5. My Personal Favorite

“Read the piece backwards, sentence by sentence. This makes it harder for your eye to jump ahead with the story and miss typos.” —Dawn Goulet

I ended up doing a combination of all of these, but the one that worked the best was reading it backwards. Not sentence by sentence, but chapter by chapter. At the end of the process, which took the bulk of my summer, I had cut my manuscript down by forty pages. FORTY!

But it’s still at 103,203 words. That means that I have another round of line edits to look forward to and I honestly don’t even know how I’m going to accomplish those. I might very well do this to ALL my pages:

Homework

Do exactly what writer Blair Hurley recommends. Let me know if it brought you to tears.

State of My Wallet

April Invoice: $5,361.55

April Received: $4050

May Invoice: $7378.90

May Received: $9399.75

June Invoice: $4266

June Received: $1813

July Invoice: $9582

July Received: $8140.70

August Invoice: $3950

August Received: $5950

The keys to my excellent financial summer: consistent, weekly work with high-paying clients. Keep that network from your previous industries alive! I’m so thankful that my former ad buddies referred me for some gigs that made this type of income possible. That means that I’m pretty set for the next 2-3 months. But of course the hustle never stops LOL. It does mean though that I can focus on the kind of work that doesn’t have immediate ROI like pitching, line editing, and focusing more on this newsletter.

As for that June dip, it can be explained by one simple fact: checks are not a freelancer’s friend, especially if you end up moving and USPS takes forever to forward your mail to your new address.

Shameless Self-Promotion

  • I’m terrorizing your ear buds this month! I was on my friend Erin Conlon’s podcast This Is Not Advice, where we talked about my disdain for office jobs, why I don’t believe relationships should be hard work, and how my parents modeled the nomadic life for me.

  • I was also a guest on The Chicago Writers Podcast , with nicest guy alive Dan Finnen, to talk about why networking isn’t a dirty word, especially if you’re a writer.

Happy, Happy, Joy, Joy

Wherein I recommend a bunch of stuff, with some justification.

Podcast: How’s Work with Esther Perel. Yes, the sex therapist and relationship expert is now taking on the most toxic, dysfunctional partnership of all—work. Listen, I’m still reeling from the lack of gossip this pandemic has wrought and to hear petty workplace grievances is close to scratching that itch.

Newsletter: Housewives Institute Bulletin by Vulture’s Brian Moylan. As with most reality TV these days, you need to know what happens between seasons to fully understand the complexity of the Real Housewives of XXXX while it airs. I HAVE A PROBLEM, DON’T JUDGE ME.

Interwebs: PostScan Mail. Not because I think it’s the best virtual mailbox out there but because I’m still in awe that virtual mailbox services exist (and are a lifesaver at the moment.)

Feel Good Org: Cajun Navy Relief.
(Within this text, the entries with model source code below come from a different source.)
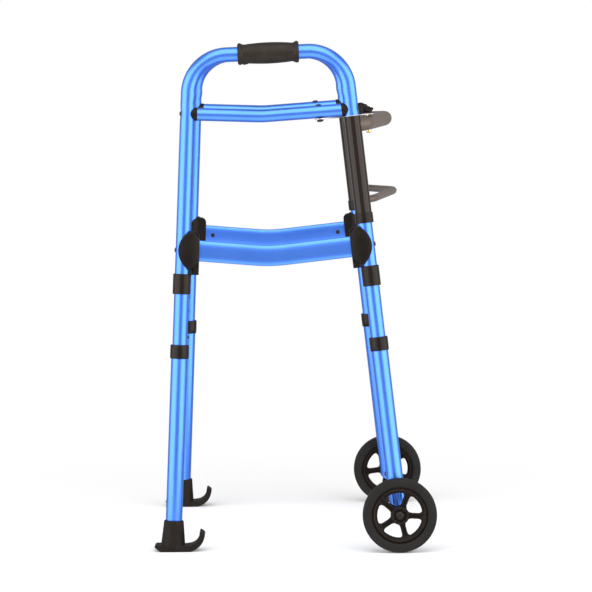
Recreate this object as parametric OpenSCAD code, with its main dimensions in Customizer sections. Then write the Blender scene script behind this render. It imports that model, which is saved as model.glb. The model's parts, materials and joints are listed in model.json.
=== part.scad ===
// Folding walking frame: two side frames that fold in about the front legs,
// height-adjustable legs, two fixed front wheels and two rear glides.
// +X is the walking direction, +Y the user's left, Z = 0 the floor, in millimetres.
// Each side is drawn in its own plane (X forward, +Y inwards, Z up that plane) as the
// right-hand side, then leaned in and placed by on_side().

/* [Stance] */
// Distance between the left and right legs at the floor
floor_width = 516; // [500:2:540]
// Distance between the front and rear legs at the floor
floor_length = 396; // [390:1:410]
// Inward lean of each side frame in degrees
splay = 2.83; // [2.5:0.01:3.1]
// Backward lean of the front legs in degrees
front_rake = 6.45; // [6.2:0.05:6.7]
// Forward lean of the rear legs in degrees
rear_rake = 2.32; // [2.1:0.02:2.6]

/* [Side frame] */
// Height of the handle at the middle of the grip
grip_h = 853; // [850:1:860]
// Upward slope of the handle in degrees
grip_tilt = 2.16; // [1.8:0.02:2.4]
// Middle of the grip, along X
grip_x = -42; // [-46:1:-38]
// Centreline radius of the two top bends
bend_r = 68; // [66:1:70]
// Outside diameter of the side frame's tube
tube_d = 25.4; // [25.4:0.1:25.6]
// Wall of the side frame's tube
tube_wall = 1.2; // [1:0.1:1.6]
// Outside diameter of the upper side bar
upper_bar_d = 22.2; // [21:0.1:23]
// Height of the flattened lower side bar
lower_bar_h = 36; // [34:0.5:37]
// Thickness of the flattened lower side bar
lower_bar_t = 13; // [12:0.5:14]

/* [Legs] */
// Outside diameter of the telescopic lower legs
leg_d = 28.4; // [28.4:0.1:28.6]
// Wall of the lower legs
leg_wall = 1.1; // [1:0.05:1.1]
// Distance between the height settings
notch = 25.4; // [25.4:0.1:25.4]
// Height of the rear leg collar's top edge
rear_collar_h = 354.4; // [352:0.2:356]
// Height of the front leg collar's top edge
front_collar_h = 366; // [364:0.2:368]

/* [Wheels] */
// Tyre radius
wheel_r = 63.5; // [62:0.5:65]
// Tyre width
tyre_w = 24; // [22:0.5:24]
// Distance from the leg's centre plane out to the wheel's centre
wheel_out = 34; // [34:0.5:36]
// Turn of the spokes in degrees on the right wheel and on the left wheel
spoke_turn = [-3, 43.5]; // [-36:0.5:72]

/* [Front frame] */
// Outside diameter of the hinge sleeves
sleeve_d = 28.6; // [28.4:0.1:28.8]
// Height of the crossbar at the sleeves
crossbar_h = 729; // [728:0.5:730]
// Height of the lower bow at the sleeves
bow_h = 600; // [598:1:606]
// Outside diameter of the crossbar
crossbar_d = 25.4; // [24:0.1:25.4]
// Outside diameter of the lower bow
bow_d = 12.7; // [12:0.1:13]
// Slope of each arm of the crossbar and the bow in degrees, seen from above
arm_slope = 12.4; // [12:0.1:13]

/* [Hidden] */
$fn = 72;

// Fits
slip = 0.1;      // radial clearance of a running fit
snug = 0.05;     // radial gap around a part fixed on a tube

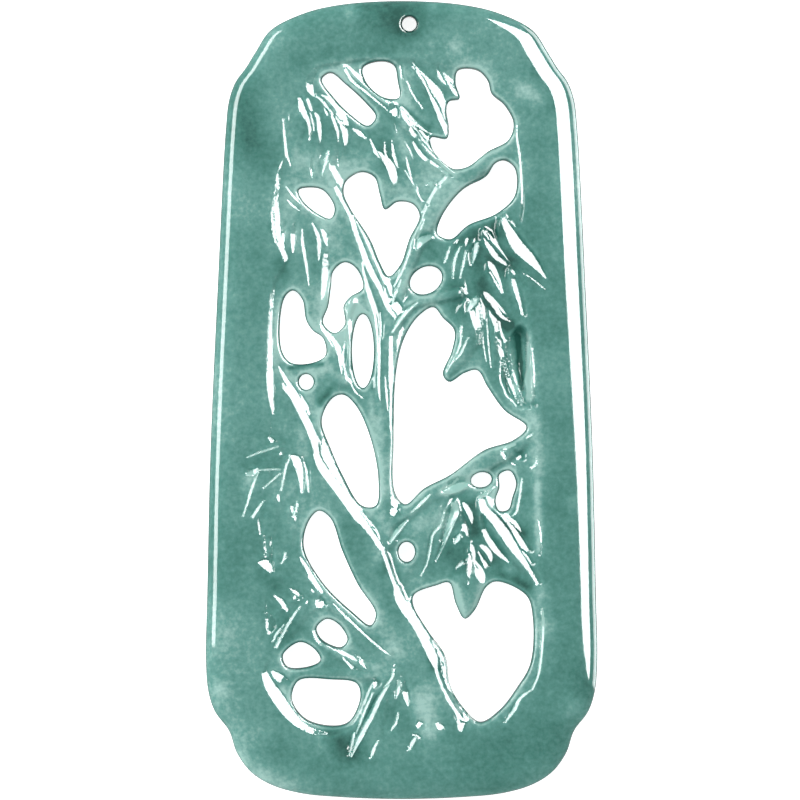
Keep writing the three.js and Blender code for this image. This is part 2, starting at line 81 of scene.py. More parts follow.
# Sections of the stems: height of the crest and of the sides, how square the shoulders are, and how
# far a node stands out; then a node's share of the length and of the width, the slope beside a stem,
# how softly it joins what is around it and how far beside it that is worked out
STEM_FORM = {"crest": THICK - 0.12, "side": GROUND - 0.15, "square": 2.6}
TRUNK_FORM = {"crest": THICK, "side": GROUND - 0.15, "square": 6.0, "swell": 0.15}
NODE_LENGTH = 0.03
NODE_FLARE = 0.1
FOOT_SLOPE = 3
STEM_BLEND = 0.12
STEM_MARGIN = 0.4

# Sections of the blades: height of the crest, drop to the sides, power of the curve between them and
# how softly a blade joins what is around it; then the drop to the tip, and the line along the midrib,
# which is left out where half of the width is under 0.4 of its fade
BORDER_BLADE = {"crest": THICK - 0.02, "drop": 0.15, "power": 3.5, "soft": 0.1}
FIELD_BLADE = {"crest": THICK - 0.22, "drop": 0.2, "power": 3.0, "soft": 0.15}
SLIM_BLADE = {"crest": THICK - 0.42, "drop": 0.2, "power": 3.0, "soft": 0.15}
SLIM_WIDTH = 1.0
TIP_DROP = 0.2
MIDRIB_DEPTH = 0.04
MIDRIB_WIDTH = 0.06
MIDRIB_FADE = 0.3
BLADE_MARGIN = 0.5

# How far polishing softens the carving before the strokes are cut
POLISH = 0.08

# Slopes of a stroke's facet where it falls to the right or to the left, and of the flanks around it.
# A stroke that leans to the right by more than the lean given here falls to the left. Its upper edge
# follows the ground, levelled out over a few stations on either side
RIGHT_FALL = 0.36
LEFT_FALL = 0.71
LEAN = -0.12
FLANK = 1.0
FLANK_REACH = 0.35
THINNEST_HALF = 0.01
LEVEL_REACH = 8

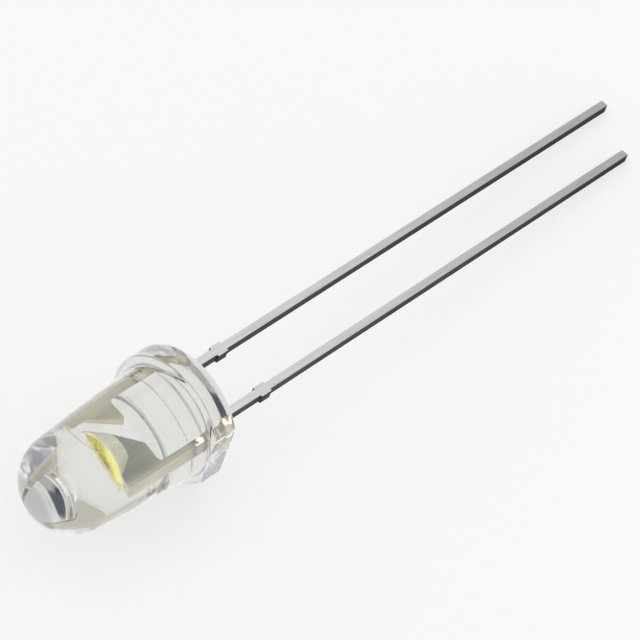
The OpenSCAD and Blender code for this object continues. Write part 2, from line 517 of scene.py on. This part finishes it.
@dataclass
class CathodeLead:
    """The shorter lead, with the anvil and the reflector cup inside the epoxy."""

    frame: LeadFrame
    cup: ReflectorCup
    length: float = 27.0
    foot_z: float = 3.12
    rise: float = 0.08
    toe_x: float = 0.3

    def build(self) -> bpy.types.Object:
        """Models the lead, adds the bowl, cuts its recess, and lays it down."""
        shared, cup = self.frame, self.cup
        toe_z, collar_z = self.foot_z + self.rise, cup.base_z + cup.rounding
        stations = shared.stem(self.length, self.foot_z) + [
            (toe_z, self.toe_x, shared.out_x),
            (collar_z, -cup.base_r, shared.out_x),
            (collar_z + shared.ease, 0.0, shared.out_x),
            (cup.rim_z, 0.0, shared.out_x),
        ]
        piece = stamped("cathode_stamping", stations, shared.sheet)
        round_corner(piece, shared.in_x, self.foot_z, shared.notch)
        round_corner(piece, self.toe_x, toe_z, shared.corner)
        round_corner(piece, shared.out_x, cup.rim_z, shared.corner, 4)
        soften_edges(piece, shared.broken)
        combine(piece, cup.outside(), "UNION")
        combine(piece, cup.recess(), "DIFFERENCE")
        lay_down(piece, shared.axes, 35, weighted=True)
        return piece


@dataclass
class PhosphorFill:
    """The yellow fill of the cup, which creeps up the wall and swells a little over the chip."""

    axes: LedAxes
    cup: ReflectorCup
    drop: float = 0.13
    creep: float = 0.04
    swell: float = 0.03
    rings: int = 24
    sides: int = 128

    def build(self) -> bpy.types.Object:
        """Turns the fill and lays it down."""
        cup = self.cup
        slope = (cup.rim_r - cup.lip - cup.floor_r) / cup.depth
        top_z = cup.rim_z - self.drop
        edge_z = top_z + self.creep
        edge_r = cup.floor_r + slope * (edge_z - cup.floor_z)
        rings = [(cup.floor_r, cup.floor_z), (edge_r, edge_z)]
        for i in range(1, self.rings):
            r = edge_r * (1 - i / self.rings)
            wet = math.exp((r - edge_r) / 0.05)
            hump = math.exp(-((r / 0.24) ** 2))
            rings.append((r, top_z + self.creep * wet + self.swell * hump))
        piece = turned("cup_fill", rings + [(0, top_z + self.swell)], self.sides)
        lay_down(piece, self.axes, 50)
        return piece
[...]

Help local volunteers in NOLA rescue people in dangerous conditions and bring others much needed supplies, while the city waits weeks to get power back up.

Books for Fun: Made for Love by Alissa Nutting, which I think was turned into a TV show too? In any case, definitely for you if you’re into absurdist humor and critiques of Silicon Valley tech gods.

Books for Writing: Digital Minimalism: Choosing a Focused Life in a Noisy World. Yeah, I’m really into this whole lets-reduce-our-time-spent-online thing.